Slides available here!


Speaker:

Koji Inoue, Kyushu University, Japan

Title:

Impact of Manufacturing Variability in Power Constrained Supercomputing

Abstract:

Power efficiency is a primary concern in current and future computer systems. With the end of Dennard Scaling, it is difficult to improve processor performance without affecting power, and the leaps needed for Modern processors suffer from increasingly large power variations owing to the chip manufacturing process. These variations lead to power inhomogeneity in current systems and manifest into performance inhomogeneity in power-constrained environments, resulting in poor system performance. To tackle with this issue, in this talk, our variation-aware power budgeting scheme to maximize effective application performance is introduced.

Bio:

Koji Inoue received the B.E. and M.E. degrees in computer science from Kyushu Institute of Technology, Japan in 1994 and 1996, respectively.

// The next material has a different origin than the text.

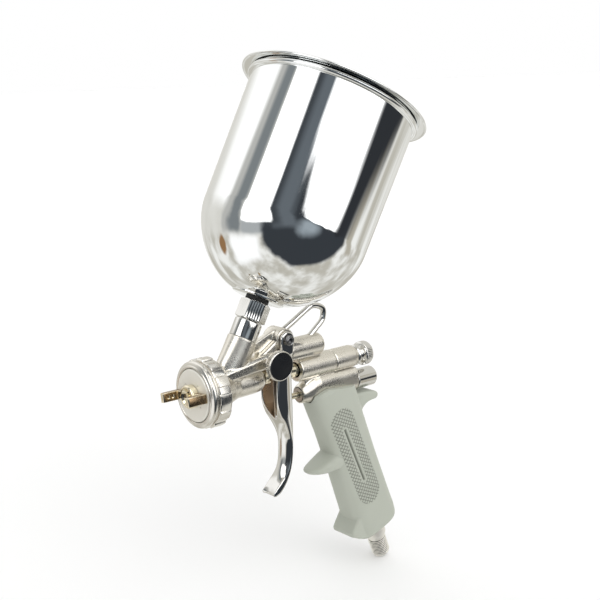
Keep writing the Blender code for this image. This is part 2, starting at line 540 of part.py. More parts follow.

He received the Ph.D. degree in Department of Computer Science and Communication Engineering, Graduate School of Information Science and Electrical Engineering, Kyushu University, Japan in 2001. In 1999, he joined Halo LSI Design & Technology, Inc., NY, as a circuit designer. He is currently a professor of the Department of I&E Visionaries, Kyushu University. His research interests power-aware computing, high-performance computing, dependable processor architecture, secure computer systems, 3D microprocessor architectures, and multi/many-core architectures.